== What to work on ==
Repeat the whole listing exactly as written.

***** Data *****

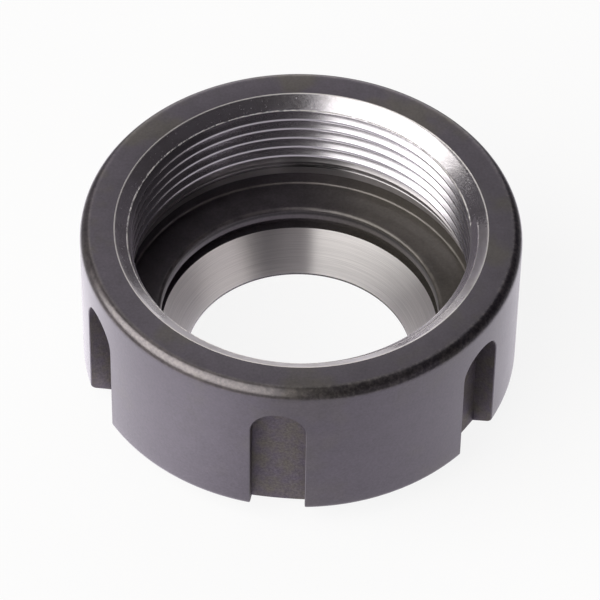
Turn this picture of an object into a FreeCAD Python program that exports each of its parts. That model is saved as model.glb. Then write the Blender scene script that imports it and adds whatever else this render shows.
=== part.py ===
import FreeCAD, Part
import math
import os

import Sketcher

# Clamping nut for a size 32 spring collet, standing on its nose with the threaded mouth upwards.
# It is turned from one bar, so it is one body: a blank, a bore cut from the back, a seat for the
# collet in the nose, and spanner slots milled in the rim. Lengths are in millimetres.
# The origin is the centre of the nose face and +Z runs out of the mouth.

# Driving sizes: name, value, what it is.
SIZES = [
    ("thread_diameter", 40.0, "nominal diameter of the nut thread"),
    ("thread_pitch", 1.5, "pitch of the nut thread"),
    ("ring_wall", 5.0, "from the nominal thread to the outer wall, on one side"),
    ("overall_length", 22.5, "nose face to back face"),
    ("back_edge_chamfer", 0.7, "45 degree chamfer round the back face"),
    ("back_edge_radius", 1.0, "round between that chamfer and the outer wall"),
    ("face_edge_radius", 0.6, "round between that chamfer and the back face"),
    ("nose_chamfer_width", 5.0, "from the outer wall to the flat of the nose, on one side"),
    ("nose_chamfer_angle", 30.0, "nose chamfer against the nose face, in degrees"),
    ("nose_edge_radius", 1.0, "round between the outer wall and the nose chamfer"),
    ("mouth_margin", 1.1, "mouth of the lead-in beyond the nominal thread, on one side"),
    ("mouth_depth", 1.15, "depth of the lead-in chamfer"),
    ("relief_margin", 0.4, "thread relief beyond the nominal thread, on one side"),
    ("relief_width", 1.7, "straight part of the thread relief"),
    ("relief_angle", 18.5, "run-out slope against the axis, in degrees"),
    ("relief_corner_radius", 0.25, "round at the foot of the thread relief"),
    ("seat_step", 4.0, "from the nominal thread in to the wide end of the seat, on one side"),
    ("seat_angle", 30.0, "side of the seat against the axis, in degrees"),
    ("seat_length", 4.85, "height of the conical seat"),
    ("nose_land", 0.25, "straight land between the seat and the nose face"),
    ("rim_groove_height", 1.6, "height of the groove for the collet's rim"),
    ("rim_groove_depth", 0.95, "depth of that groove under the lip"),
    ("lip_thickness", 1.5, "thickness of the lip that pulls the collet out"),
    ("lip_margin", 0.05, "lip bore beyond the wide end of the seat, on one side"),
    ("lip_edge_radius", 0.5, "round on the upper edge of the lip"),
    ("slot_width", 6.2, "width of a spanner slot"),
    ("slot_depth", 2.7, "depth of a slot at its middle"),
    ("slot_end_margin", 3.95, "from the back face to the closed end of a slot"),
    ("slot_count", 6, "spanner slots, evenly spaced"),
]

# Crest height lost by an internal metric thread on its diameter, in pitches.
MINOR_DIAMETER_FACTOR = 1.0825318

# How far a cutting profile runs past the face that it opens.
OVERRUN = 1.0

doc = FreeCAD.newDocument("collet_nut")


def make_sheet():
    """Put the driving sizes in a sheet, one row each."""
    sheet = doc.addObject("Spreadsheet::Sheet", "sizes")
    for row, (name, value, note) in enumerate(SIZES, start=1):
        sheet.set("A%d" % row, name)
        sheet.set("B%d" % row, str(value))
        sheet.set("C%d" % row, note)
        sheet.setAlias("B%d" % row, name)
    doc.recompute()
    return sheet


sheet = make_sheet()


def cell(name):
    """Name of a size as an expression writes it."""
    return "sizes.%s" % name


# Expressions that more than one feature uses.
OUTER_RADIUS = "(%s / 2 + %s)" % (cell("thread_diameter"), cell("ring_wall"))
NOSE_CHAMFER_HEIGHT = "(%s * tan(%s * 1deg))" % (cell("nose_chamfer_width"), cell("nose_chamfer_angle"))
THREAD_RADIUS = "(%s / 2 - %s * %s / 2)" % (
    cell("thread_diameter"), MINOR_DIAMETER_FACTOR, cell("thread_pitch"))
RELIEF_RADIUS = "(%s / 2 + %s)" % (cell("thread_diameter"), cell("relief_margin"))
MOUTH_RADIUS = "(%s / 2 + %s)" % (cell("thread_diameter"), cell("mouth_margin"))
SEAT_RADIUS = "(%s / 2 - %s)" % (cell("thread_diameter"), cell("seat_step"))
HOLE_RADIUS = "(%s - %s * tan(%s * 1deg))" % (SEAT_RADIUS, cell("seat_length"), cell("seat_angle"))
LIP_RADIUS = "(%s + %s)" % (SEAT_RADIUS, cell("lip_margin"))
GROOVE_RADIUS = "(%s + %s)" % (LIP_RADIUS, cell("rim_groove_depth"))
SEAT_TOP = "(%s + %s)" % (cell("nose_land"), cell("seat_length"))
LIP_UNDERSIDE = "(%s + %s)" % (SEAT_TOP, cell("rim_groove_height"))
SHOULDER = "(%s + %s)" % (LIP_UNDERSIDE, cell("lip_thickness"))
RELIEF_TOP = "(%s + %s)" % (SHOULDER, cell("relief_width"))
RUN_OUT_TOP = "(%s + (%s - %s) / tan(%s * 1deg))" % (
    RELIEF_TOP, RELIEF_RADIUS, THREAD_RADIUS, cell("relief_angle"))
MOUTH_FOOT = "(%s - %s)" % (cell("overall_length"), cell("mouth_depth"))
SLOT_FLOOR = "(%s - %s)" % (OUTER_RADIUS, cell("slot_depth"))
SLOT_ARCH_CENTRE = "(%s - %s - %s / 2)" % (
    cell("overall_length"), cell("slot_end_margin"), cell("slot_width"))


def work_out(expression):
    """Value of an expression on the sheet, for the first drawing of a sketch."""
    return FreeCAD.Units.Quantity(sheet.evalExpression(expression)).Value


def origin_plane(body, role):
    """The body's own origin plane or axis with this role."""
    for feature in body.Origin.OriginFeatures:
        if feature.Role == role:
            return feature
    raise ValueError("the body has no %s" % role)


def bind_length(sketch, kind, points, expression):
    """Give a sketch a distance whose value follows an expression on the sheet."""
    number = sketch.addConstraint(Sketcher.Constraint(kind, *points, work_out(expression)))
    sketch.setExpression("Constraints[%d]" % number, expression)


def round_corner(before, corner, after, radius):
    """Start, middle and end of the arc that rounds a corner between its two neighbours."""
    back = (before - corner).normalize()
    ahead = (after - corner).normalize()
    inward = (back + ahead).normalize()
    half_angle = back.getAngle(ahead) / 2
    start = corner + back * (radius / math.tan(half_angle))
    end = corner + ahead * (radius / math.tan(half_angle))
    middle = corner + inward * (radius / math.sin(half_angle) - radius)
    return start, middle, end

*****

== Response to this exercise ==
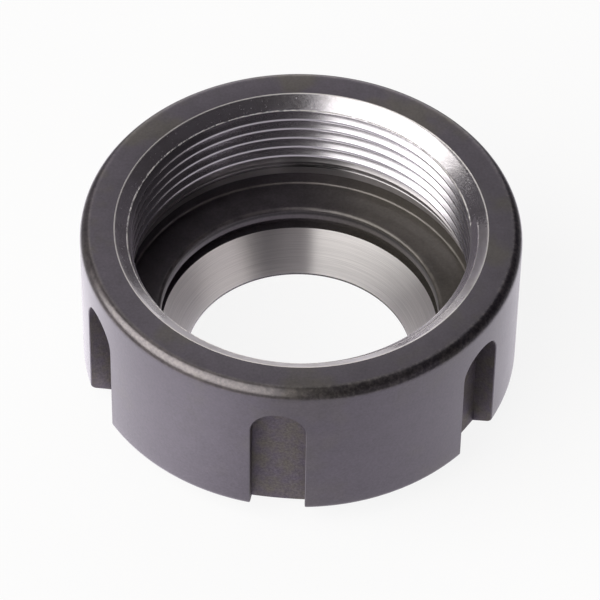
Turn this picture of an object into a FreeCAD Python program that exports each of its parts. That model is saved as model.glb. Then write the Blender scene script that imports it and adds whatever else this render shows.
=== part.py ===
import FreeCAD, Part
import math
import os

import Sketcher

# Clamping nut for a size 32 spring collet, standing on its nose with the threaded mouth upwards.
# It is turned from one bar, so it is one body: a blank, a bore cut from the back, a seat for the
# collet in the nose, and spanner slots milled in the rim. Lengths are in millimetres.
# The origin is the centre of the nose face and +Z runs out of the mouth.

# Driving sizes: name, value, what it is.
SIZES = [
    ("thread_diameter", 40.0, "nominal diameter of the nut thread"),
    ("thread_pitch", 1.5, "pitch of the nut thread"),
    ("ring_wall", 5.0, "from the nominal thread to the outer wall, on one side"),
    ("overall_length", 22.5, "nose face to back face"),
    ("back_edge_chamfer", 0.7, "45 degree chamfer round the back face"),
    ("back_edge_radius", 1.0, "round between that chamfer and the outer wall"),
    ("face_edge_radius", 0.6, "round between that chamfer and the back face"),
    ("nose_chamfer_width", 5.0, "from the outer wall to the flat of the nose, on one side"),
    ("nose_chamfer_angle", 30.0, "nose chamfer against the nose face, in degrees"),
    ("nose_edge_radius", 1.0, "round between the outer wall and the nose chamfer"),
    ("mouth_margin", 1.1, "mouth of the lead-in beyond the nominal thread, on one side"),
    ("mouth_depth", 1.15, "depth of the lead-in chamfer"),
    ("relief_margin", 0.4, "thread relief beyond the nominal thread, on one side"),
    ("relief_width", 1.7, "straight part of the thread relief"),
    ("relief_angle", 18.5, "run-out slope against the axis, in degrees"),
    ("relief_corner_radius", 0.25, "round at the foot of the thread relief"),
    ("seat_step", 4.0, "from the nominal thread in to the wide end of the seat, on one side"),
    ("seat_angle", 30.0, "side of the seat against the axis, in degrees"),
    ("seat_length", 4.85, "height of the conical seat"),
    ("nose_land", 0.25, "straight land between the seat and the nose face"),
    ("rim_groove_height", 1.6, "height of the groove for the collet's rim"),
    ("rim_groove_depth", 0.95, "depth of that groove under the lip"),
    ("lip_thickness", 1.5, "thickness of the lip that pulls the collet out"),
    ("lip_margin", 0.05, "lip bore beyond the wide end of the seat, on one side"),
    ("lip_edge_radius", 0.5, "round on the upper edge of the lip"),
    ("slot_width", 6.2, "width of a spanner slot"),
    ("slot_depth", 2.7, "depth of a slot at its middle"),
    ("slot_end_margin", 3.95, "from the back face to the closed end of a slot"),
    ("slot_count", 6, "spanner slots, evenly spaced"),
]

# Crest height lost by an internal metric thread on its diameter, in pitches.
MINOR_DIAMETER_FACTOR = 1.0825318

# How far a cutting profile runs past the face that it opens.
OVERRUN = 1.0

doc = FreeCAD.newDocument("collet_nut")


def make_sheet():
    """Put the driving sizes in a sheet, one row each."""
    sheet = doc.addObject("Spreadsheet::Sheet", "sizes")
    for row, (name, value, note) in enumerate(SIZES, start=1):
        sheet.set("A%d" % row, name)
        sheet.set("B%d" % row, str(value))
        sheet.set("C%d" % row, note)
        sheet.setAlias("B%d" % row, name)
    doc.recompute()
    return sheet


sheet = make_sheet()


def cell(name):
    """Name of a size as an expression writes it."""
    return "sizes.%s" % name


# Expressions that more than one feature uses.
OUTER_RADIUS = "(%s / 2 + %s)" % (cell("thread_diameter"), cell("ring_wall"))
NOSE_CHAMFER_HEIGHT = "(%s * tan(%s * 1deg))" % (cell("nose_chamfer_width"), cell("nose_chamfer_angle"))
THREAD_RADIUS = "(%s / 2 - %s * %s / 2)" % (
    cell("thread_diameter"), MINOR_DIAMETER_FACTOR, cell("thread_pitch"))
RELIEF_RADIUS = "(%s / 2 + %s)" % (cell("thread_diameter"), cell("relief_margin"))
MOUTH_RADIUS = "(%s / 2 + %s)" % (cell("thread_diameter"), cell("mouth_margin"))
SEAT_RADIUS = "(%s / 2 - %s)" % (cell("thread_diameter"), cell("seat_step"))
HOLE_RADIUS = "(%s - %s * tan(%s * 1deg))" % (SEAT_RADIUS, cell("seat_length"), cell("seat_angle"))
LIP_RADIUS = "(%s + %s)" % (SEAT_RADIUS, cell("lip_margin"))
GROOVE_RADIUS = "(%s + %s)" % (LIP_RADIUS, cell("rim_groove_depth"))
SEAT_TOP = "(%s + %s)" % (cell("nose_land"), cell("seat_length"))
LIP_UNDERSIDE = "(%s + %s)" % (SEAT_TOP, cell("rim_groove_height"))
SHOULDER = "(%s + %s)" % (LIP_UNDERSIDE, cell("lip_thickness"))
RELIEF_TOP = "(%s + %s)" % (SHOULDER, cell("relief_width"))
RUN_OUT_TOP = "(%s + (%s - %s) / tan(%s * 1deg))" % (
    RELIEF_TOP, RELIEF_RADIUS, THREAD_RADIUS, cell("relief_angle"))
MOUTH_FOOT = "(%s - %s)" % (cell("overall_length"), cell("mouth_depth"))
SLOT_FLOOR = "(%s - %s)" % (OUTER_RADIUS, cell("slot_depth"))
SLOT_ARCH_CENTRE = "(%s - %s - %s / 2)" % (
    cell("overall_length"), cell("slot_end_margin"), cell("slot_width"))


def work_out(expression):
    """Value of an expression on the sheet, for the first drawing of a sketch."""
    return FreeCAD.Units.Quantity(sheet.evalExpression(expression)).Value


def origin_plane(body, role):
    """The body's own origin plane or axis with this role."""
    for feature in body.Origin.OriginFeatures:
        if feature.Role == role:
            return feature
    raise ValueError("the body has no %s" % role)


def bind_length(sketch, kind, points, expression):
    """Give a sketch a distance whose value follows an expression on the sheet."""
    number = sketch.addConstraint(Sketcher.Constraint(kind, *points, work_out(expression)))
    sketch.setExpression("Constraints[%d]" % number, expression)


def round_corner(before, corner, after, radius):
    """Start, middle and end of the arc that rounds a corner between its two neighbours."""
    back = (before - corner).normalize()
    ahead = (after - corner).normalize()
    inward = (back + ahead).normalize()
    half_angle = back.getAngle(ahead) / 2
    start = corner + back * (radius / math.tan(half_angle))
    end = corner + ahead * (radius / math.tan(half_angle))
    middle = corner + inward * (radius / math.sin(half_angle) - radius)
    return start, middle, end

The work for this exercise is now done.